1st Governor-General of the Dutch East Indies
- In office 19 December 1610 – 6 November 1614
- Preceded by: Position established
- Succeeded by: Gerard Reynst

Personal details
- Born: 1568 Amersfoort, Spanish Netherlands
- Died: 6 March 1615 (aged 46–47) Indian Ocean (near Mauritius)

= Pieter Both =

Dutch colonial governor

Pieter Both (1568 – 6 March 1615) was the first Governor-General of the Dutch East Indies.

Not much is known of his early years. In 1599, Both was already an admiral in the New, or Brabant Company. In that year, he traveled to the East Indies with four ships. When the newly founded Dutch East India Company set up a government for the Dutch East Indies, Pieter Both was invited to become the Governor-General. He held that position from 19 December 1610 to 6 November 1614. During that period he concluded contracts with the Moluccans, conquered Timor, and drove the Spaniards out of Tidore.

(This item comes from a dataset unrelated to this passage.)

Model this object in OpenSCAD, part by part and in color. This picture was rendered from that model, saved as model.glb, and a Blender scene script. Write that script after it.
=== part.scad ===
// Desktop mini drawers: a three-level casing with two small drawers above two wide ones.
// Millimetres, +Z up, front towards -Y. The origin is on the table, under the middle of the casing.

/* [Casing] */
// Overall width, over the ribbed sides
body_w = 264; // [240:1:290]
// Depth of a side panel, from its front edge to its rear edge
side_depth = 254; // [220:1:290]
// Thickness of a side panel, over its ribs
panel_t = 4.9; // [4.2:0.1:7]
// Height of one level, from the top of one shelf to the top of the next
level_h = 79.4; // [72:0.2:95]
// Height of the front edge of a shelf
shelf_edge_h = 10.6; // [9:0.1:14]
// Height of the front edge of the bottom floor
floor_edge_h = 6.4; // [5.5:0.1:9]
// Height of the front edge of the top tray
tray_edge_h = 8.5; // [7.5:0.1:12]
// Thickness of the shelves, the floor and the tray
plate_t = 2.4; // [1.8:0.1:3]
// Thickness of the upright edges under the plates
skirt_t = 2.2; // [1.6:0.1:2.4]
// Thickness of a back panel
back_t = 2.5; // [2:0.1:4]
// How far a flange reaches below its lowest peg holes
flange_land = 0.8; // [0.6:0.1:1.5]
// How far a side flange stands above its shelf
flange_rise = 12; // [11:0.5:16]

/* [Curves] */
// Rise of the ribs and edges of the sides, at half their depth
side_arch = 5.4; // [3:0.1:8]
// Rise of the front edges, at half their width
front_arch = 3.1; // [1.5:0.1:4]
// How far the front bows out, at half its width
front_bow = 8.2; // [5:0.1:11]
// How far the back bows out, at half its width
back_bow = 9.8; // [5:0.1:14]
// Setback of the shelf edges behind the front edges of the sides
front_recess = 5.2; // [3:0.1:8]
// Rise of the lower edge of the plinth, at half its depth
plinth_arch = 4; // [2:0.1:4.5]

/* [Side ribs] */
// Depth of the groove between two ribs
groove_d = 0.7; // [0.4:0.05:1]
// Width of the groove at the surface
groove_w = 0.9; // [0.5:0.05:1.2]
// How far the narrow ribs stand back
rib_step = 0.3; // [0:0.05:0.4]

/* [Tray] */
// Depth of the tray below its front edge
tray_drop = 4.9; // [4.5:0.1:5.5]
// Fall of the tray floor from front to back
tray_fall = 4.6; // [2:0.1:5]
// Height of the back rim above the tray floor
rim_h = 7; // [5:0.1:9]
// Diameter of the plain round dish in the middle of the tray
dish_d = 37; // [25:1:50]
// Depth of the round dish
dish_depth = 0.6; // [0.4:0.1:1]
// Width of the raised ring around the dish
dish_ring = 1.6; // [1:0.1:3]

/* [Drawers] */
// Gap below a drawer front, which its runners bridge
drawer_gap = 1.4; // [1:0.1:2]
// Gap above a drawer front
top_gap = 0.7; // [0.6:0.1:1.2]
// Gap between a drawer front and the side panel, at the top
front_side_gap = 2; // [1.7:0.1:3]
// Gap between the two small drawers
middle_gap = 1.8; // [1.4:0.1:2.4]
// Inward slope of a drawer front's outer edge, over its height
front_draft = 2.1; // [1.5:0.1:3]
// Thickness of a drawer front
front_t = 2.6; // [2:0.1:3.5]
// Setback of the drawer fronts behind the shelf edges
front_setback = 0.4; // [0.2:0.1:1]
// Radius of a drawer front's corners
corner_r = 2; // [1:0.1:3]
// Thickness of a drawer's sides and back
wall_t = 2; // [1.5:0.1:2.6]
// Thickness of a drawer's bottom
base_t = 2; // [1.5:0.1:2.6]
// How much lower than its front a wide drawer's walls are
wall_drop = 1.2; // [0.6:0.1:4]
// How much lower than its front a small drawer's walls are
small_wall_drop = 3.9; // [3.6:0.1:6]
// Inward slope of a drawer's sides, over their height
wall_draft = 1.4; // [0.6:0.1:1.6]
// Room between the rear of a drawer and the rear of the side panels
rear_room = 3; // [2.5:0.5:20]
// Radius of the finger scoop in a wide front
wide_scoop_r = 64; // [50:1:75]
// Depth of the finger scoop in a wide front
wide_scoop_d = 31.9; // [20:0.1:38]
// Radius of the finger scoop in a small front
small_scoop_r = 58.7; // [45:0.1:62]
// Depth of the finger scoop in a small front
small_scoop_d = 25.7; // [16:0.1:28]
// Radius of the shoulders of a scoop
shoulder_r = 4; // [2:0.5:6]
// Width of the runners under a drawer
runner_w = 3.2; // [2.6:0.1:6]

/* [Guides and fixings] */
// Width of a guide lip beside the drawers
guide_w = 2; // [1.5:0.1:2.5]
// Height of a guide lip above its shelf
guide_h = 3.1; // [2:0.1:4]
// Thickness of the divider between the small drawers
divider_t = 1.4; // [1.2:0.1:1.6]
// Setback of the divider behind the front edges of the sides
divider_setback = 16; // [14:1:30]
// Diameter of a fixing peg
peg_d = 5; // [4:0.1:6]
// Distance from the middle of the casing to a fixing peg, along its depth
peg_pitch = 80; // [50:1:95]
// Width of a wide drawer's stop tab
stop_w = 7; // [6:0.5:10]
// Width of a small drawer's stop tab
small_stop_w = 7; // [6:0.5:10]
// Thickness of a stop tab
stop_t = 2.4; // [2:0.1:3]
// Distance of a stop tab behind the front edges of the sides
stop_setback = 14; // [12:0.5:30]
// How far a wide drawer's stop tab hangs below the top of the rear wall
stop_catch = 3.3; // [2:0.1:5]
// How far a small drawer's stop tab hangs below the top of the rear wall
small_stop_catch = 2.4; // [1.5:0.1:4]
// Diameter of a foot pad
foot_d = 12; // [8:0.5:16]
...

After he relinquished his position as Governor-General to Gerard Reynst, he left for the Netherlands with four ships. Two of the ships were shipwrecked in Mauritius at Flic-en-Flac, and Pieter Both drowned.

The second highest mountain of Mauritius is named after him. As well as a mountain peak and associated village in the Cirque de Cilaos on Réunion Island.